On whether NCAA spent monies not approved by the Appropriation Act of 2013, Oduah explained that NCAA, conscious of its enforcement roles, always obeyed rules and regulations of government.
“Honourable chairman, NCCA, as a result of the daily interaction with the law in its regulatory and enforcement roles, is at all times and in all matters conscious of its obligations of complying with the law and all extant rules and regulations of government.
“The NCAA is therefore conscious of its obligations relating in particular to appropriation and will never spend monies that have not been appropriated by the National Assembly.
“It is in this regard, therefore, that NCAA, within the framework of the Medium Term Expenditure Framework , approved by the National Assembly as a planning tool, planned its budget.
“This is with regard to acquisition of operational and other security and safety vehicles for the next three years,’’ Oduah said..
She said NCAA was “in a manner compliant with Section 80 (4) of the Constitution of the Federal Republic of Nigeria, 1999 (as amended).
Oduah said that “the section prohibits the spending of monies from any fund of the federation except as appropriated by the National Assembly.”
She, however, apologised to the committee, for her inability to appear before it initially, adding that her action was not intended to disrespect the committee but necessitated by her official engagement in Israel.

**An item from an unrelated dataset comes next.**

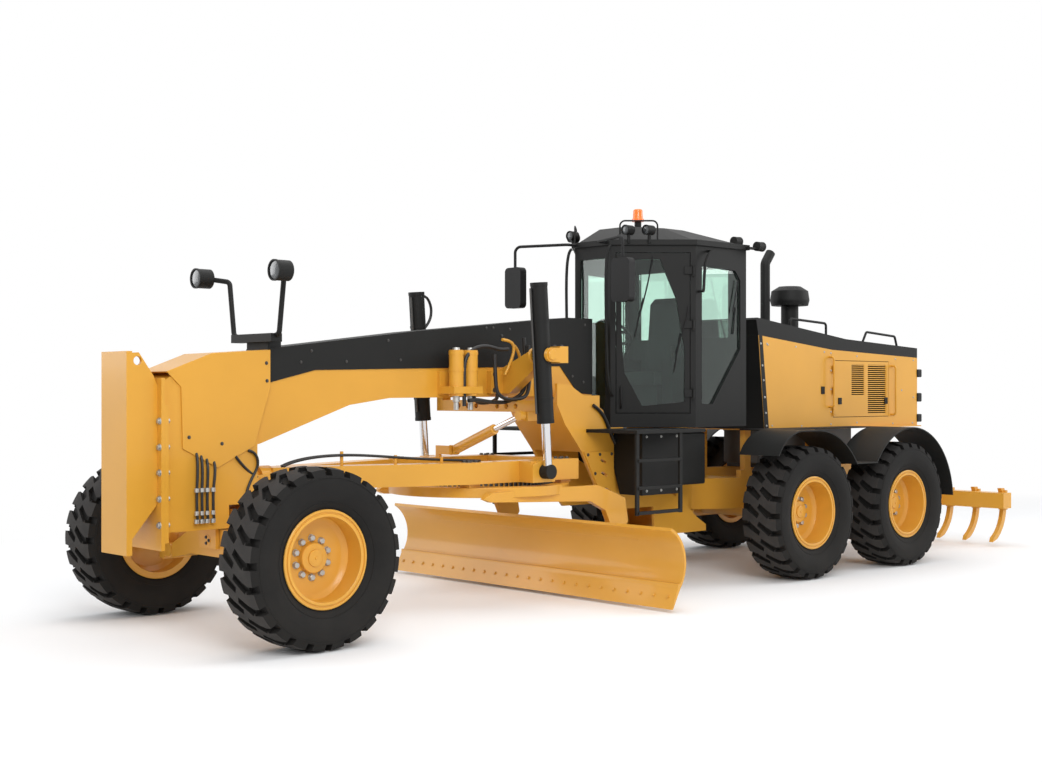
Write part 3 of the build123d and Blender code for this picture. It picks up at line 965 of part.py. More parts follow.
# Hood: side walls and front bulkhead with a door opening on each side; the dark top cover closes it
HOOD_SIDE = [(HOOD_FRONT, HOOD_BOTTOM_Z), (HOOD_FRONT - 95, 2384), (7040, 2260), (HOOD_REAR, 2200), (HOOD_REAR, HOOD_BOTTOM_Z)]
ENGINE_DOOR = ((7060, 8120), (1540, 2150))
GRILLES = ((7400, 7640, 1780, 2110), (7710, 8060, 1580, 2110))
SLAT = 9
SLAT_PITCH = 22
HOOD_DOOR_GAP = 6
HOOD_PIN = (HOOD_HALF_WIDTH + 12, ENGINE_DOOR[0][0] - 10)
HOOD_PIN_RADIUS = 6
HOOD_HINGES_Z = (1600, 1825, 2050)
GRAB_HANDLES = ((6988, 1653, 2182), (8165, 1560, 2100))
with BuildPart() as hood:
    prism(side_view(-HOOD_HALF_WIDTH), HOOD_SIDE, 2 * HOOD_HALF_WIDTH)
    prism(side_view(-HOOD_HALF_WIDTH + HOOD_WALL), [
        (HOOD_FRONT + HOOD_WALL, HOOD_BOTTOM_Z - 10), (HOOD_FRONT - 95 + HOOD_WALL, 2500), (HOOD_REAR + 10, 2500),
        (HOOD_REAR + 10, HOOD_BOTTOM_Z - 10)], 2 * (HOOD_HALF_WIDTH - HOOD_WALL), mode=Mode.SUBTRACT)
    block((-700, 700), *ENGINE_DOOR, mode=Mode.SUBTRACT)
    for side in (1, -1):
        for z in HOOD_HINGES_Z:
            rod((side * HOOD_PIN[0], HOOD_PIN[1], z - 42), (side * HOOD_PIN[0], HOOD_PIN[1], z + 42), HOOD_PIN_RADIUS)
            for ear in (z - 42, z + 27):
                block(sorted((side * (HOOD_HALF_WIDTH - 1), side * (HOOD_HALF_WIDTH + 20))), (HOOD_PIN[1] - 9, HOOD_PIN[1] + 9),
                      (ear, ear + 15))
        near, far = side * (HOOD_HALF_WIDTH - 5), side * (HOOD_HALF_WIDTH + 62)
        for station, low, high in GRAB_HANDLES:
            pipe([(near, station, high), (far, station, high), (far, station, low), (near, station, low)], 12, 30)
save(hood, "hood")
with BuildPart() as hood_door:
    for z in HOOD_HINGES_Z:
        block((HOOD_HALF_WIDTH - 1, HOOD_HALF_WIDTH + 17), (ENGINE_DOOR[0][0] + HOOD_DOOR_GAP, ENGINE_DOOR[0][0] + 50), (z - 25, z + 25))
        block((HOOD_HALF_WIDTH + 7, HOOD_HALF_WIDTH + 17), (HOOD_PIN[1], ENGINE_DOOR[0][0] + 50), (z - 25, z + 25))
        rod((*HOOD_PIN, z - 25), (*HOOD_PIN, z + 25), 10)
        rod((*HOOD_PIN, z - 30), (*HOOD_PIN, z + 30), HOOD_PIN_RADIUS + RUNNING_CLEARANCE, mode=Mode.SUBTRACT)
    block((HOOD_HALF_WIDTH - HOOD_WALL, HOOD_HALF_WIDTH), (ENGINE_DOOR[0][0] + HOOD_DOOR_GAP, ENGINE_DOOR[0][1] - HOOD_DOOR_GAP),
          (ENGINE_DOOR[1][0] + HOOD_DOOR_GAP, ENGINE_DOOR[1][1] - HOOD_DOOR_GAP))
    for front, rear, low, high in GRILLES:
        block((HOOD_HALF_WIDTH - HOOD_WALL - 1, HOOD_HALF_WIDTH + 1), (front, rear), (low, high), mode=Mode.SUBTRACT)
        for number in range(int((high - low) / SLAT_PITCH)):
            z = low + (number + 0.5) * SLAT_PITCH
            block((HOOD_HALF_WIDTH - HOOD_WALL + 2, HOOD_HALF_WIDTH - 2), (front - 2, rear + 2), (z, z + SLAT))
save(hood_door, "hood_door_left")
with BuildPart() as hood_door_right:
    mirror(hood_door.part, about=Plane.YZ)
save(hood_door_right, "hood_door_right")

COVER_SIDE = [(HOOD_FRONT - 95, 2384), (7040, 2260), (HOOD_REAR, 2200), (HOOD_REAR, 2310), (7300, 2380), (HOOD_FRONT - 110, 2560),
              (HOOD_FRONT - 130, 2540)]
RAIL_SIDE_X = 600
HANDRAILS = (
    ((6353, 2470), (6353, 2570), (6986, 2540), (6986, 2400)),
    ((7656, 2340), (7740, 2470), (8300, 2435), (8348, 2310)),
)
STACK_PLACE = (-60, 6800)
STACK_RADIUS = 52
with BuildPart() as hood_cover:
    prism(side_view(-HOOD_HALF_WIDTH), COVER_SIDE, 2 * HOOD_HALF_WIDTH)
    block((-HOOD_HALF_WIDTH + HOOD_WALL, HOOD_HALF_WIDTH - HOOD_WALL), (HOOD_REAR - 30, HOOD_REAR), (HOOD_BOTTOM_Z, 2205))
    pipe([(*STACK_PLACE, 2350), (*STACK_PLACE, 3210), (STACK_PLACE[0], STACK_PLACE[1] + 95, 3330)], STACK_RADIUS, 80)
    turned((0, aft(7160), 2300), (0, 0, 1), [(0, 0), (0, 95), (460, 95), (460, 200), (520, 215), (620, 200), (670, 120), (670, 0)])
    for side in (1, -1):
        for rail in HANDRAILS:
            pipe([(side * RAIL_SIDE_X, y, z) for y, z in rail], 13, 35)
save(hood_cover, "hood_cover")

# Fenders: rolled plates over the tandem wheels, a flat tread plate ahead of them and one inboard
FENDER_VALLEY_Z = AXLE_Z + 450
VALLEY_REACH = sqrt(FENDER_RADIUS ** 2 - 450 ** 2)
FENDER_FRONT_AFT = 5100
FENDER_FRONT_Z = 1212
ROLL_START_AFT = 5460
FENDER_END_Z = 700
MIDDLE_AFT = WHEELBASE - TANDEM_PITCH / 2
REAR_AFT = WHEELBASE + TANDEM_PITCH / 2
FENDER_TOP = (AXLE_Z + FENDER_RADIUS, AXLE_Z + FENDER_RADIUS + FENDER_THICKNESS)
with BuildPart() as fender:
    for station, ahead_z, behind_z in ((MIDDLE_AFT, None, FENDER_VALLEY_Z), (REAR_AFT, FENDER_VALLEY_Z, FENDER_END_Z)):
        with BuildSketch(side_view(FENDER_IN)) as arch:
            with Locations((station, AXLE_Z)):
                Circle(FENDER_RADIUS + FENDER_THICKNESS)
                Circle(FENDER_RADIUS, mode=Mode.SUBTRACT)
            for low, high, cut_z in ((station - 1000, station, ahead_z), (station, station + 1000, behind_z)):
                top_z = cut_z or FENDER_TOP[1] + 10
                with Locations(((low + high) / 2, (top_z - 500) / 2)):
                    Rectangle(high - low, top_z + 500, mode=Mode.SUBTRACT)
        extrude(arch.sketch, amount=FENDER_OUT - FENDER_IN)
    block((FENDER_IN, FENDER_OUT), (MIDDLE_AFT + VALLEY_REACH - 5, REAR_AFT - VALLEY_REACH + 5),
          (FENDER_VALLEY_Z, FENDER_VALLEY_Z + FENDER_THICKNESS))
    block((650, FENDER_IN + 5), (ROLL_START_AFT, REAR_AFT), FENDER_TOP)
    with BuildSketch(side_view(FENDER_IN)) as roll:
        with BuildLine():
            Line((MIDDLE_AFT, FENDER_TOP[1]), (ROLL_START_AFT, FENDER_TOP[1]))
            ThreePointArc((ROLL_START_AFT, FENDER_TOP[1]), (5245, 1372), (FENDER_FRONT_AFT, FENDER_FRONT_Z))
            Line((FENDER_FRONT_AFT, FENDER_FRONT_Z), (FENDER_FRONT_AFT + FENDER_THICKNESS, FENDER_FRONT_Z))
            ThreePointArc((FENDER_FRONT_AFT + FENDER_THICKNESS, FENDER_FRONT_Z), (5253, 1363), (ROLL_START_AFT, FENDER_TOP[0]))
            Line((ROLL_START_AFT, FENDER_TOP[0]), (MIDDLE_AFT, FENDER_TOP[0]))
            Line((MIDDLE_AFT, FENDER_TOP[0]), (MIDDLE_AFT, FENDER_TOP[1]))
        make_face()
    extrude(roll.sketch, amount=FENDER_OUT - FENDER_IN)
with BuildPart() as fenders:
    add(fender.part)
    mirror(about=Plane.YZ)
save(fenders, "fenders")

# Ripper: a pivoted frame with a toolbar and seven curved shanks
BAR_AFT = REAR_FRAME_END + 820
BAR_Z = 450
BAR_SIZE = 180
RIPPER_EYE = (BAR_AFT - 160, BAR_Z + 190)
SHANK_TOP_Z = BAR_Z + BAR_SIZE + 50
SHANK_TIP_Z = 60
SHANK_THICKNESS = 50
POCKET_WALL = 22
RIPPER_LEVER_X = (40, 65)
with BuildPart() as ripper_frame:
    block((-RIPPER_BEAM_HALF, RIPPER_BEAM_HALF), (BAR_AFT, BAR_AFT + BAR_SIZE), (BAR_Z, BAR_Z + BAR_SIZE))
    for low in (RIPPER_ARM_X[0], -RIPPER_ARM_X[1]):
        prism(side_view(low), [
            (RIPPER_PIVOT[0], RIPPER_PIVOT[1] - 50), (BAR_AFT + 5, BAR_Z), (BAR_AFT + 5, BAR_Z + BAR_SIZE),
            (BAR_AFT - 320, BAR_Z + BAR_SIZE + 160), (RIPPER_PIVOT[0], RIPPER_PIVOT[1] + 50),
        ], RIPPER_ARM_X[1] - RIPPER_ARM_X[0])
        rod((low, *RIPPER_PIVOT), (low + 50, *RIPPER_PIVOT), 50)
        rod((low - 1, *RIPPER_PIVOT), (low + 51, *RIPPER_PIVOT), RIPPER_PIN + RUNNING_CLEARANCE, mode=Mode.SUBTRACT)
    for number in range(SHANK_COUNT):
        x = (number - (SHANK_COUNT - 1) / 2) * SHANK_PITCH - SHANK_THICKNESS / 2
        with BuildSketch(side_view(x)) as shank:
            with BuildLine():
                top_front, top_rear = (BAR_AFT + 110, SHANK_TOP_Z), (BAR_AFT + 185, SHANK_TOP_Z)
                heel, tip, toe = (BAR_AFT + 20, SHANK_TIP_Z + 30), (BAR_AFT - 80, SHANK_TIP_Z), (BAR_AFT - 60, SHANK_TIP_Z + 50)
                Line(top_front, top_rear)
                ThreePointArc(top_rear, (BAR_AFT + 210, BAR_Z - 120), heel)
                Line(heel, tip)
                Line(tip, toe)
                ThreePointArc(toe, (BAR_AFT + 140, BAR_Z - 110), top_front)
            make_face()
        extrude(shank.sketch, amount=SHANK_THICKNESS)
        block((x - POCKET_WALL, x + SHANK_THICKNESS + POCKET_WALL), (BAR_AFT + BAR_SIZE - 5, BAR_AFT + BAR_SIZE + 40),
              (BAR_Z - 25, BAR_Z + BAR_SIZE + 25))
    prism(side_view(RIPPER_LEVER_X[0]), [
        (RIPPER_EYE[0] - 60, RIPPER_EYE[1] + 50), (RIPPER_EYE[0] + 60, RIPPER_EYE[1] + 50),
        (BAR_AFT + 5, BAR_Z + 110), (BAR_AFT + 5, BAR_Z + 10),
        (RIPPER_EYE[0] - 60, RIPPER_EYE[1] - 60)], RIPPER_LEVER_X[1] - RIPPER_LEVER_X[0])
save(ripper_frame, "ripper_frame")

# Ripper cylinder: barrel on the rear frame's upper pin, rod eye beside the toolbar's lever
RIPPER_TUBE = 62
RIPPER_ROD = 32
RIPPER_BARREL_END = 590
ripper_span = hypot(RIPPER_EYE[0] - RIPPER_TOP[0], RIPPER_EYE[1] - RIPPER_TOP[1])


def ripper_point(distance):
    """A point on the ripper cylinder's centre line, measured from its upper pin."""
    part = distance / ripper_span
    return (0, RIPPER_TOP[0] + (RIPPER_EYE[0] - RIPPER_TOP[0]) * part, RIPPER_TOP[1] + (RIPPER_EYE[1] - RIPPER_TOP[1]) * part)


with BuildPart() as ripper_barrel:
    rod(ripper_point(70), ripper_point(RIPPER_BARREL_END), RIPPER_TUBE)
    rod(ripper_point(20), ripper_point(90), 30)
    rod((-34, *RIPPER_TOP), (34, *RIPPER_TOP), 52)
    rod((-40, *RIPPER_TOP), (40, *RIPPER_TOP), RIPPER_PIN + RUNNING_CLEARANCE, mode=Mode.SUBTRACT)
    rod(ripper_point(100), ripper_point(RIPPER_BARREL_END + 1), RIPPER_ROD + RUNNING_CLEARANCE, mode=Mode.SUBTRACT)
save(ripper_barrel, "ripper_barrel")
with BuildPart() as ripper_rod:
    rod(ripper_point(330), ripper_point(ripper_span - 30), RIPPER_ROD)
    rod((-35, *RIPPER_EYE), (35, *RIPPER_EYE), 52)
save(ripper_rod, "ripper_rod")
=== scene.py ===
import json
from math import cos, pi, radians, sin, sqrt

import bmesh
import bpy
from mathutils import Matrix, Vector

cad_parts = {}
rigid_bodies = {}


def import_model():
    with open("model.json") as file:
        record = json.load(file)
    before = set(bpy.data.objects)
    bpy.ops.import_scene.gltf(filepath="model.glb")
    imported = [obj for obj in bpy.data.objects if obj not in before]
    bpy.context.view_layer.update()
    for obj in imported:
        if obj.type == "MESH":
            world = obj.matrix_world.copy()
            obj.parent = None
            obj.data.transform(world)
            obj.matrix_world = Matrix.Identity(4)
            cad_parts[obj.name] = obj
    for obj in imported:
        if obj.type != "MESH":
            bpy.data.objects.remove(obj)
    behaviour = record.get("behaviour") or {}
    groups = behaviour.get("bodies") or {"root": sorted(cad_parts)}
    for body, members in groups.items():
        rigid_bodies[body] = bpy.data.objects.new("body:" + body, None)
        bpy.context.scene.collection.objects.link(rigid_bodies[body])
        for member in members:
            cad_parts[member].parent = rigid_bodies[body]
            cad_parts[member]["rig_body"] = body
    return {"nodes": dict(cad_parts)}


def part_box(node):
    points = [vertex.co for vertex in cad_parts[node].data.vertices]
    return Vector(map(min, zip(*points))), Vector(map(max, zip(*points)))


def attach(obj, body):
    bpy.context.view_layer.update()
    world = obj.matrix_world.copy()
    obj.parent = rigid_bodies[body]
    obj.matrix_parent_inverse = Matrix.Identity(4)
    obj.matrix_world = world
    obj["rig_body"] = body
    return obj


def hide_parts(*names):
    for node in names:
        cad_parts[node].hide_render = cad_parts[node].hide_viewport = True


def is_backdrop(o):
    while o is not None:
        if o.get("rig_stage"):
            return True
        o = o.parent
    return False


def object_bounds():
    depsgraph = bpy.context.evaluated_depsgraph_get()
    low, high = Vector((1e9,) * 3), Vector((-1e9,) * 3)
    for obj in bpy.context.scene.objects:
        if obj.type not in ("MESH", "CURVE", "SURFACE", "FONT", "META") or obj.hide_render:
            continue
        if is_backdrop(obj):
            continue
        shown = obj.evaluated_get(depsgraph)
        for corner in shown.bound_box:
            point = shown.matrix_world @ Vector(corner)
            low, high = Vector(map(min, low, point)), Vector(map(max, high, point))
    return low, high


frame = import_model()
cad_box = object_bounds()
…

When the legislators reminded the minister that her approval limit as provided by the law, was N100 million but that she approved over N500 million for the purchase of vehicles by NCAA in violation of the law, she denied violating the law in any way, noting that her actions were within the provisions of the law.
In his presentation, the former Acting Director-General of NCAA, Mr Joyce Nkemakolam, who supervised the purchase of the cars, said that he did not violate the Appropriation Act 2013.
Members of the committee had accused Nkemakolam of violating the 2013 Appropriation Act.
The committee noted that whereas N240 million was provided for NCAA to buy 25 operational vehicles, the agency bought 54 vehicles at a total cost of N643 million.
But Nkemakolam insisted that it was a lease agreement that the NCAA entered into with First Bank to buy the vehicles.
In her remark, the Chairman of the committee, Nkiruka Onyejiocha, said that the committee had given fair hearing to all the invited agencies and persons.
She gave an assurance that the committee would “do justice to the report of the investigation.”